West v. McCullough (123 App. Div. 846; affd., 194 N. Y. 518) is directly in point. There a husband changed a savings bank deposit from his own name to that of his wife and himself, and it was held, in the absence of evidence to the contrary, that the form in which the account was opened showed an intention on the part of the husband to create a right of survivorship in the wife, even though the husband never delivered the hank books and subsequently made withdrawals from the account. Mr. Justice Miller, who delivered the opinion, said: It may be that the husband’s right to confer upon the wife this peculiar estate or interest, a right of survivorship only, simply by making a deposit or investment in their joint names, was an outgrowth of doctrines applicable to the status of husband and wife at common law; it was declared to rest upon the presumption that by doing that the husband intended to benefit the wife. As he could not thus benefit her during their joint lives, he having the right to reduce to possession even her own choses in action, it followed that he must have intended to give her the right of survivorship, and it was decided that he could do that without the formalities necessary for a gift inter vivos or causa mortis. A rule based on human experience, acted upon for many years in the light of judicial decisions, ought still to hold good. * * * In case a person deposits his own money in a savings bank in the name of himself and another, not his wife, the presumption is, that it was done for the purposes of convenience only. (Matter of Bolin, 136 N. Y. 117.) But in the case of husband and wife the courts have said, and I think experience has shown, that the husband is presumed to have intended to benefit the wife to the extent at least of conferring upon her the right of survivorship. ”
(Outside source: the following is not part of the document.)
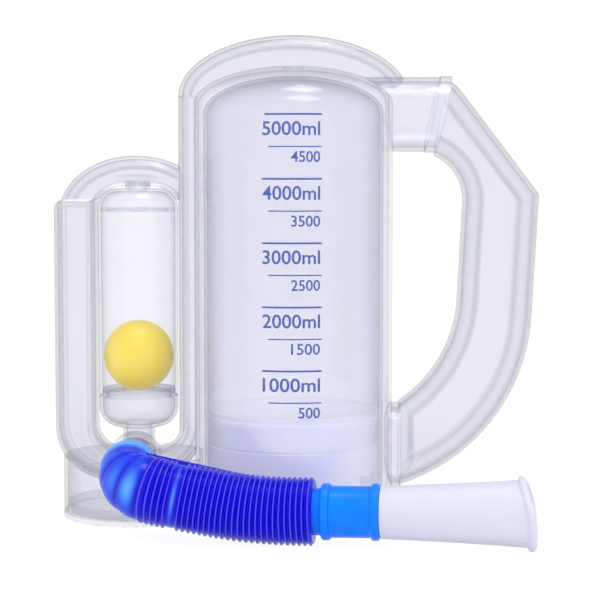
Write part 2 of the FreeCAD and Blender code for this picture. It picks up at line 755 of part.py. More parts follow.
def outlet_cuff():
    bore = outlet_cuff_radius - cuff_wall
    bead_low, bead_high = outlet_neck_length, outlet_neck_length + outlet_bead_width
    end_bead = outlet_cuff_length - outlet_bead_width
    chamfer = outlet_bead_width / 5
    cuff = revolve_about_x([
        (0, outlet_neck_radius),
        (bead_low, outlet_neck_radius),
        (bead_low, outlet_bead_radius - chamfer),
        (bead_low + chamfer, outlet_bead_radius),
        (bead_high - chamfer, outlet_bead_radius),
        (bead_high, outlet_bead_radius - chamfer),
        (bead_high, outlet_cuff_radius),
        (end_bead, outlet_cuff_radius),
        (end_bead + chamfer, outlet_bead_radius),
        (outlet_cuff_length - chamfer, outlet_bead_radius),
        (outlet_cuff_length, outlet_bead_radius - chamfer),
        (outlet_cuff_length, bore),
        (outlet_neck_length + outlet_bead_width, bore),
        (outlet_neck_length, outlet_neck_radius - cuff_wall),
        (0, outlet_neck_radius - cuff_wall),
    ])
    return place_on_outlet(cuff)


def lip_circle(x, radius):
    """A circle of the mouthpiece's slanting end, leaning back at the top."""
    slant = math.radians(lip_slant_deg)
    return Part.Wire(Part.Circle(V(x, 0, 0), V(math.cos(slant), 0, math.sin(slant)), radius).toShape())


def square_circle(x, radius):
    return Part.Wire(Part.Circle(V(x, 0, 0), X_AXIS, radius).toShape())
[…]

*360It appeared that these accounts were opened several years before the decedent’s death; that the wife deposited moneys therein, and had control of such accounts equal to, if not in excess of, that of the decedent.

Taking all the evidence bearing upon the subject, we think it clearly appears the decedent intended, if his wife survived him, that the funds standing in those accounts should pass to her as survivor: If this be true, then it follows that no part • of the same was subject to a transfer tax. The transaction was complete in each instance when the money was deposited in their joint names, and did not, therefore, constitute a gift intended to take effect at or after the death of the decedent.

What has been said of the bank accounts is equally true of the bonds and mortgages which were executed by third parties to Alexander Thompson and Mary E. Thompson, his wife. These securities were executed at various times between 1905 and 1908, inclusive, and amounted to $38,900. There were also two mortgages, aggregating $3,500, which were originally executed to the decedent individually, and which, in 1905, he assigned to himself and wife. While the assignment was not recorded until after decedent’s death, the mortgages were delivered to his wife during his lifetime, and were in her possession at the time of his death. I am unable to see any essential difference between a husband making a deposit in the name of himself and wife and his taking securities in their joint names; in either case, in the absence of evidence to the contrary, it must be presumed a right of survivorship is created when the security is taken, which, upon the death of the husband, is not taxable.

The order appealed from, therefore, and the report of the appraiser must be modified as indicated in this opinion, and as modified affirmed, without costs to either party.

Ingraham, P. J., Laughlin, Dowling and Hotchkiss, JJ., concurred.

Order and report of appraiser modified as indicated in opinion, and as modified affirmed, without costs. Order to be settled on notice.